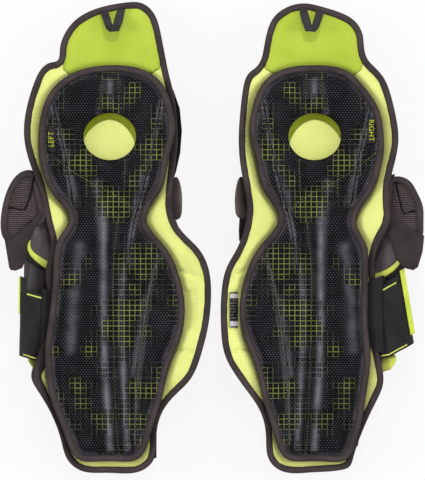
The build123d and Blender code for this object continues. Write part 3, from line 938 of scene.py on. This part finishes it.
def lime_mesh(name, light, dark, ribs):
    """Lime knitted fabric: fine ribs across the guard, small eyelets, faint soiling and slub."""
    m = Nodes(name)
    x, y, _, _ = cells(m, 0.0019, 0.0015)
    eye = from_centre(x, y).remap(0.14, 0.36)
    _, v, _ = m.split(m.uv)
    rib = v.wave(0.0028)
    slub = m.noise(900)
    base = m.mix(m.noise(22, 3.0).remap(0.3, 0.7), light, lighter(light, 12))
    shade = m.mix(slub.remap(0.3, 0.7), dark, lighter(dark, 14))
    color = m.mix(eye.remap(0.0, 1.0, 0.35, 1.0), shade, base)
    color = m.mix(rib.remap(-1.0, 1.0, 0.22 * ribs, 0.0), color, shade)
    height = eye * 0.5 + slub * 0.35 + rib * (0.5 * ribs)
    return m.finish(color, 0.85, height, 0.0004, 0.4, Sheen_Weight=0.08, Specular_IOR_Level=0.2)


def binding_tape():
    """Brown-black grosgrain tape with fine cross ribs, a painted highlight along its crown and a stitch line
    near its inner edge.
    """
    m = Nodes("dark_binding_tape")
    run, across, _ = m.split(m.uv)
    grain = m.noise(1300)
    tone = m.noise(35, 3.0)
    # Painted highlight: the tape is paler along its crown.
    crown = abs(across - 0.27).remap(0.02, 0.16, 1.0, 0.0)
    thread = (abs(across - 0.1) < 0.028) * ((run / 0.0036).do("FRACT") < 0.68)
    color = m.mix(tone.remap(0.3, 0.7), (36, 29, 30), (50, 41, 42))
    color = m.mix(crown * tone.remap(0.25, 0.7, 0.1, 0.6), color, (82, 70, 71))
    color = m.mix(grain.remap(0.35, 0.75) * 0.3, color, (92, 79, 78))
    color = m.mix(thread * 0.6, color, (28, 23, 24))
    height = run.wave(0.0009) * 0.25 + (grain + thread * -0.8)
    return m.finish(color, 0.75, height, 0.00025, 0.5, Sheen_Weight=0.06, Specular_IOR_Level=0.25)


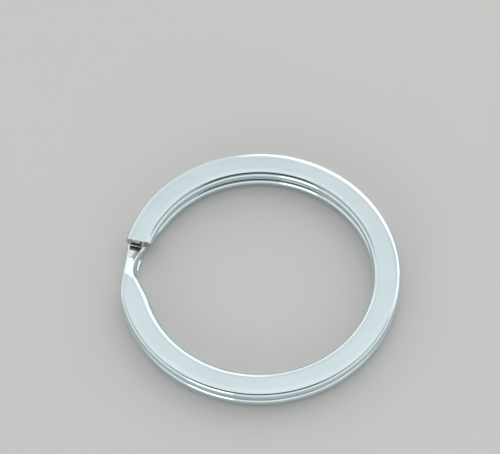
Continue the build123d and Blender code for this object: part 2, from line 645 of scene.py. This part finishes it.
def new_material(name):
    """Material with its node tree, its shader, and the place on the piece as a socket."""
    material = bpy.data.materials.new(name)
    material.use_nodes = True
    tree = material.node_tree
    tree.nodes.clear()
    output = tree.nodes.new("ShaderNodeOutputMaterial")
    shader = tree.nodes.new("ShaderNodeBsdfPrincipled")
    tree.links.new(shader.outputs[0], output.inputs["Surface"])
    place = tree.nodes.new("ShaderNodeTexCoord").outputs["Object"]
    return material, tree, shader, place


def nickel_material(finish):
    """Polished nickel plate: faint ripples, hairlines along the strip, specks and rough cut ends."""
    material, tree, shader, place = new_material("Polished Nickel Plate")

    # Broad, faint clouding of the colour
    cloud_size = 4.0 * finish.ripple_size
    cloud_limits = (0.35, 0.65)
    cloud_shade = 0.955
    clear = noise(tree, place, cloud_size, detail=4.0).smooth(cloud_limits)
    plate = mix_colours(tree, clear, shaded(finish.colour, cloud_shade), finish.colour)

    # Tiny pits and specks, in only some of the cells of a pattern
    speck_limits = (0.05, 0.11)
    share_without = 0.72
    speck_strength = 0.35
    speck_colour = (0.45, 0.46, 0.46)
    cells = add_node(
        tree, "ShaderNodeTexVoronoi", {"Vector": place}, {"Scale": 1.0 / finish.speck_spacing})
    cell_colour = tree.nodes.new("ShaderNodeSeparateColor")
    tree.links.new(cells.outputs["Color"], cell_colour.inputs[0])
    in_speck = Field(tree, cells.outputs["Distance"]).smooth(speck_limits, (1.0, 0.0))
    speck = in_speck * Field(tree, cell_colour.outputs["Red"]).over(share_without)
    pitted = mix_colours(tree, speck * speck_strength, plate, speck_colour)

    # Sheared ends, duller and darker
    cut_limits = (0.5, 0.95)
    cut_mark = add_node(tree, "ShaderNodeAttribute", attribute_name=CUT_ATTRIBUTE).outputs["Fac"]
    on_cut = Field(tree, cut_mark).smooth(cut_limits)
    colour = mix_colours(tree, on_cut, pitted, finish.cut_colour)
    tree.links.new(colour, shader.inputs["Base Color"])

    # Roughness, a little uneven
    grain_size = 0.2 * finish.ripple_size
    grain_limits = (0.3, 0.7)
    smoothest = 0.8 * finish.roughness
    roughest = 1.3 * finish.roughness
    speck_roughness = 0.2
    grain = noise(tree, place, grain_size, detail=3.0).smooth(grain_limits, (smoothest, roughest))
    rougher_cut = on_cut * (finish.cut_roughness - finish.roughness)
    roughness = grain + speck * speck_roughness + rougher_cut
    tree.links.new(roughness.socket, shader.inputs["Roughness"])

    # Hairlines that follow the strip round, and the ripples under them. The hairlines' noise is read
    # off a circle smaller than the ring, which draws it out along the strip.
    hairline_size = 0.05 * finish.ripple_size
    hairline_circle = 2.0 * finish.ripple_size
    hairline_depth = 0.03
    speck_depth = 0.6
    relief_height = 0.0015 * MM
    east, north, _ = separate(tree, place)
    radius = (east * east + north * north).root()
    along_strip = combine(
        tree, east / radius * hairline_circle, north / radius * hairline_circle, radius)
    hairlines = noise(tree, along_strip, hairline_size)
    ripples = noise(tree, place, finish.ripple_size, detail=1.0)
    relief = ripples + hairlines * hairline_depth - speck * speck_depth
    bump = add_node(
        tree, "ShaderNodeBump", {"Height": relief.socket},
        {"Strength": 1.0, "Distance": relief_height})
    tree.links.new(bump.outputs[0], shader.inputs["Normal"])
    shader.inputs["Metallic"].default_value = 1.0
    return material


def floor_material(studio):
    """Matt pale floor with the faintest clouding."""
    material, tree, shader, place = new_material("Pale Floor")
    cloud_size = 0.05
    cloud_limits = (0.3, 0.7)
    cloud_shade = 0.985
    clear = noise(tree, place, cloud_size, detail=3.0).smooth(cloud_limits)
    darker = shaded(studio.floor_colour, cloud_shade)
    colour = mix_colours(tree, clear, darker, studio.floor_colour)
    tree.links.new(colour, shader.inputs["Base Color"])
    shader.inputs["Roughness"].default_value = 0.9
    shader.inputs["Specular IOR Level"].default_value = 0.2
    return material


# Studio

# Boxes of light round the ring, and gaps in them. Angles are in degrees: azimuths from +Y towards
# +X, and elevations up from the floor. Each line gives a name, the azimuths that it lies between
# and how soft those limits are, the same for its elevations, and its level. The level of a box is
# its brightness, and that of a gap is the share of the light that it takes away.
ALL_ROUND = (-200, 200)
ALL_HEIGHTS = (-100, 100)
BOXES = (
    ("wall", ALL_ROUND, 1, (-90, 29), 2, 1.0),
    ("low back", (-48, 10), 4, (9, 33), 3, 1.2),
    ("tall back", (-62, 61), 4, (25, 57), 2, 0.86),
    ("strip light", (2.5, 8), 1.5, (9, 54), 1, 1.2),
    ("top light", (2.5, 27), 1.5, (49.5, 54), 1, 1.2),
    ("ceiling", ALL_ROUND, 1, (68, 95), 4, 0.92),
    ("low front", (-164, -133), 4, (3, 28), 2, 2.4),
    ("sides", (-128, 128), 5, ALL_HEIGHTS, 1, 0.5),
)
GAPS = (
    ("left front gap", (-200, -128), 5, (47, 67), 2, 0.9),
    ("right front gap", (128, 200), 5, (47, 67), 2, 0.9),
    ("window edge", (16, 60), 4, (54, 58), 1, 0.12),
    ("behind window", (7, 64), 2, (3, 48), 2, 0.95),
)

# The high back grows brighter between two elevations. Away from the boxes there is a base level.
HIGH_BACK = ("high back", (-90, 90), 10, (55, 95), 2, 1.0)
HIGH_BACK_FADE = (52, 69)
HIGH_BACK_LEVELS = (0.80, 1.0)
BASE_LEVEL = 0.3

FLOOR_SIDES = 96
FLOOR_CLEARANCE = 0.02 * MM


def direction(azimuth, elevation):
    """Unit vector, with azimuth measured from +Y towards +X."""
    return Vector((
        sin(azimuth) * cos(elevation), cos(azimuth) * cos(elevation), sin(elevation)))


def add_window(studio):
    """Window lamp: a soft box that faces the ring, equally bright all over."""
    lamp = bpy.data.lights.new("window", "AREA")
    lamp.shape = "RECTANGLE"
    lamp.size = studio.window_width
    lamp.size_y = studio.window_height
    lamp.energy = studio.window_brightness * pi * studio.window_width * studio.window_height
    window = bpy.data.objects.new("window", lamp)
    outwards = direction(studio.window_azimuth, studio.window_elevation)
    turn = (-outwards).to_track_quat("-Z", "Y").to_matrix().to_4x4()
    window.matrix_world = Matrix.Translation(outwards * studio.window_distance) @ turn
    bpy.context.scene.collection.objects.link(window)


def band(angle, limits, soft):
    """1 between two limits and 0 beyond them. The limits and their softness are in degrees."""
    low, high = limits
    rise = angle.smooth((radians(low - soft), radians(low + soft)))
    fall = angle.smooth((radians(high - soft), radians(high + soft)), (1.0, 0.0))
    return rise * fall


def world_patch(azimuth, elevation, patch):
    """Level of a box or a gap: its own level inside it, and 0 outside."""
    name, azimuths, azimuth_soft, elevations, elevation_soft, level = patch
    inside = band(azimuth, azimuths, azimuth_soft) * band(elevation, elevations, elevation_soft)
    result = inside * level
    result.socket.node.label = name
    return result


def studio_world():
    """Soft light from all round: pale boxes over a dim base, with darker gaps cut into them."""
    world = bpy.data.worlds.new("Studio")
    world.use_nodes = True
    tree = world.node_tree
    tree.nodes.clear()
    view = tree.nodes.new("ShaderNodeTexCoord").outputs["Generated"]
    east, north, up = separate(tree, view)
    elevation = up.math("ARCSINE")
    azimuth = east.math("ARCTAN2", north)

    fade_limits = tuple(radians(limit) for limit in HIGH_BACK_FADE)
    high_level = elevation.smooth(fade_limits, HIGH_BACK_LEVELS)
    level = (world_patch(azimuth, elevation, HIGH_BACK) * high_level).most(BASE_LEVEL)
    for box in BOXES:
        level = level.most(world_patch(azimuth, elevation, box))
    for gap in GAPS:
        level = level * (1.0 - world_patch(azimuth, elevation, gap))

    background = add_node(tree, "ShaderNodeBackground", {"Strength": level.socket})
    background.inputs["Color"].default_value = (1.0, 1.0, 1.0, 1.0)
    output = tree.nodes.new("ShaderNodeOutputWorld")
    tree.links.new(background.outputs[0], output.inputs["Surface"])
    return world


def turned_pair(first, second, angle):
    """Two directions at right angles, both turned by an angle from the first towards the second."""
    return (
        first * cos(angle) + second * sin(angle),
        second * cos(angle) - first * sin(angle))


def add_camera(studio):
    """Camera at the photograph's angle, with the ring placed in the frame as it is there."""
    # The photograph's size, and where the ring's centre lies from its top left corner, in pixels
    image_width = 500
    image_height = 454
    centre_x = 259.1
    centre_y = 283.55

    # The sensor in millimetres, and how far the camera leans to one side
    sensor_width = 36.0
    tilt = -0.00709

    pixels = studio.focal_length / sensor_width * image_width
    swing = atan((centre_x - image_width / 2) / pixels)
    nod = atan((centre_y - image_height / 2) / pixels)

    outwards = direction(pi, studio.camera_elevation)
    forward = -outwards
    right = Vector((1.0, 0.0, 0.0))
    up = right.cross(forward)
    forward, up = turned_pair(forward, up, nod)
    forward, right = turned_pair(forward, right, -swing)
    right, up = turned_pair(right, up, tilt)

    data = bpy.data.cameras.new("Camera")
    data.sensor_width = sensor_width
    data.lens = studio.focal_length
    data.clip_start = 0.01
    data.clip_end = 20.0
    camera = bpy.data.objects.new("Camera", data)
    turn = Matrix((right, up, -forward)).transposed().to_4x4()
    camera.matrix_world = Matrix.Translation(outwards * studio.camera_distance) @ turn
    bpy.context.scene.collection.objects.link(camera)
    bpy.context.scene.camera = camera


# Operators

class MESH_OT_split_ring_strip(bpy.types.Operator):
    """Make the strip of plated wire, wound twice round, with its crossover and its cut ends"""

    bl_idname = "mesh.split_ring_strip"
    bl_label = "Make the Split Ring"

    def execute(self, context):
        sizes = context.scene.split_ring_sizes
        tree = strip_tree(sizes)
        values = {
            sizes.bl_rna.properties[key].name: getattr(sizes, key) for key in sizes.__annotations__}
        values["Material"] = nickel_material(context.scene.split_ring_nickel)
        ring = plain_mesh(tree, values, "ring_strip")
        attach(ring, BODY)
        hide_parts(CAD_NODE)
        return {"FINISHED"}


class SCENE_OT_split_ring_stage(bpy.types.Operator):
    """Make the pale floor, the window lamp, the soft light all round and the camera"""

    bl_idname = "scene.split_ring_stage"
    bl_label = "Make the Studio"

    def execute(self, context):
        studio = context.scene.split_ring_studio
        bpy.ops.mesh.primitive_circle_add(
            vertices=FLOOR_SIDES, radius=studio.floor_radius, fill_type="NGON",
            location=(0.0, 0.0, -FLOOR_CLEARANCE))
        floor = context.object
        floor.name = "floor"
        floor.data.materials.append(floor_material(studio))

        add_window(studio)
        context.scene.world = studio_world()
        add_camera(studio)
        context.scene.view_settings.view_transform = "Standard"
        return {"FINISHED"}


# Sidebar and registration

class VIEW3D_PT_split_ring(bpy.types.Panel):
    """Sizes, finish and studio of the split ring"""

    bl_idname = "VIEW3D_PT_split_ring"
    bl_label = "Split Ring"
    bl_space_type = "VIEW_3D"
    bl_region_type = "UI"
    bl_category = "Split Ring"

    def draw(self, context):
        layout = self.layout
        layout.operator(MESH_OT_split_ring_strip.bl_idname)
        layout.operator(SCENE_OT_split_ring_stage.bl_idname)
        for group in (
                context.scene.split_ring_sizes, context.scene.split_ring_nickel,
                context.scene.split_ring_studio):
            column = layout.column(align=True)
            for key in group.__annotations__:
                column.prop(group, key)


CLASSES = (
    RingSizes,
    NickelFinish,
    StudioSettings,
    MESH_OT_split_ring_strip,
    SCENE_OT_split_ring_stage,
    VIEW3D_PT_split_ring,
)


def register():
    for cls in CLASSES:
        bpy.utils.register_class(cls)
    bpy.types.Scene.split_ring_sizes = PointerProperty(type=RingSizes)
    bpy.types.Scene.split_ring_nickel = PointerProperty(type=NickelFinish)
    bpy.types.Scene.split_ring_studio = PointerProperty(type=StudioSettings)


def unregister():
    del bpy.types.Scene.split_ring_studio
    del bpy.types.Scene.split_ring_nickel
    del bpy.types.Scene.split_ring_sizes
    for cls in reversed(CLASSES):
        bpy.utils.unregister_class(cls)


def main():
    register()
    bpy.ops.mesh.split_ring_strip()
    bpy.ops.scene.split_ring_stage()


if __name__ == "__main__":
    main()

***

#### Instructions to follow
Return exactly the lines that run from the top of the listing above to the line containing "0.4, Sheen_Weight=0.08, Specular_IOR_Level=0.2)", please, keeping both end lines and leaving out everything else.

#### Full response
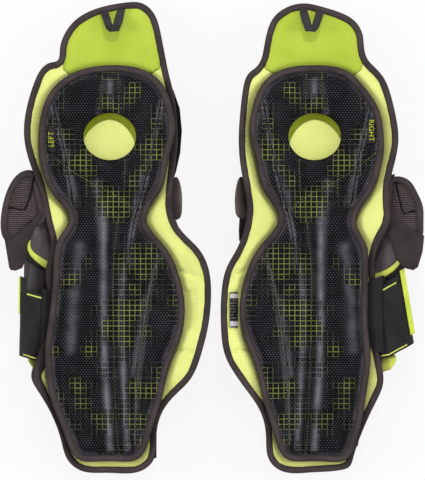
The build123d and Blender code for this object continues. Write part 3, from line 938 of scene.py on. This part finishes it.
def lime_mesh(name, light, dark, ribs):
    """Lime knitted fabric: fine ribs across the guard, small eyelets, faint soiling and slub."""
    m = Nodes(name)
    x, y, _, _ = cells(m, 0.0019, 0.0015)
    eye = from_centre(x, y).remap(0.14, 0.36)
    _, v, _ = m.split(m.uv)
    rib = v.wave(0.0028)
    slub = m.noise(900)
    base = m.mix(m.noise(22, 3.0).remap(0.3, 0.7), light, lighter(light, 12))
    shade = m.mix(slub.remap(0.3, 0.7), dark, lighter(dark, 14))
    color = m.mix(eye.remap(0.0, 1.0, 0.35, 1.0), shade, base)
    color = m.mix(rib.remap(-1.0, 1.0, 0.22 * ribs, 0.0), color, shade)
    height = eye * 0.5 + slub * 0.35 + rib * (0.5 * ribs)
    return m.finish(color, 0.85, height, 0.0004, 0.4, Sheen_Weight=0.08, Specular_IOR_Level=0.2)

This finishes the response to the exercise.